We shouldn't have revealed your secret. You could have just been like, “Yeah, it's awful. Like every time, it just takes forever.

ROBERT: You just killed your entire mythology, Mike.

MIKE: I mean the book has essentially 140 possible characters, so there's quite a lot of crowd scenes. That's more time-consuming than tattoos.

Were the crowd scenes the most difficult thing to draw? All of those people that you've drawn in the background that are part of the 140 are they consistent? Say midway through arc you need another person, could you go back to that party scene, close your eyes and throw a dart and say, “That one.”?

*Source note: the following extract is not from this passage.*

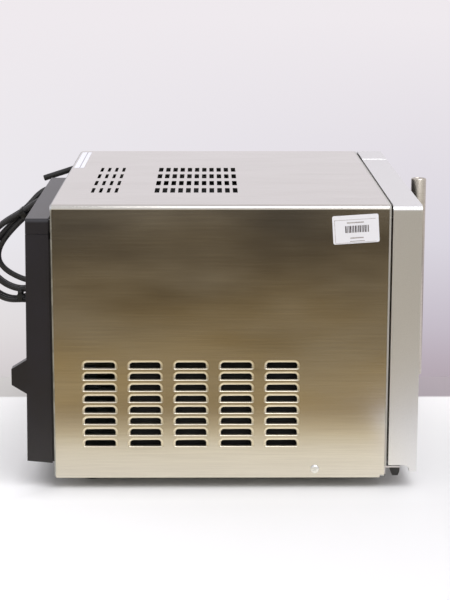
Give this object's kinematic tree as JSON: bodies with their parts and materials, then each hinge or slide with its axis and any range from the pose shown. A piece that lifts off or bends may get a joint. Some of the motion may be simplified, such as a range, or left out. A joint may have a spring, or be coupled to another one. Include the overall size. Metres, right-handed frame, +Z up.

MIKE: Well, yeah I try to … I have several reference faces, which I use for the crowd scenes. I can always go back to those photos and kind of pull out the different people. So yeah, it is feasible. It is feasible each of those 140 can be called on when they're needed thematically.

Could you guys just talk a little bit about the upcoming arc, what people can expect going forward now that all of the characters are in place, we know a little bit about them, and they've made terrible mistakes. What's next?

ROBERT: The world knows, everyone knows where they are, knows who they are. They”ve become celebrities, but they've also got big price tags on their heads. They're the hunted, and you're going to see a definite sort of schism between two camps. You're going to see one camp who are going to be peaceful. They can show the world they don't have to kill each other. They don't have to go to the lowest common denominator. They can be a force for good in the world. That's a strong statement. Then, you're going to get another side, which is a run for the hills and attempt to higher the biggest people and things that they can to protect them, with money, because they think killers are coming for them. Our characters go into two different groups, our core characters. You'll see where both sides end up. I think by the nature of it, the genie's out of the bottle now. I'm not entirely sure there're any huge happy endings for any of these characters in the next part, I'll put it that way.

MIKE: [laughs] Oh, spoilers.

ROBERT: Money does not necessarily bring them happiness, as you'll all see, I imagine.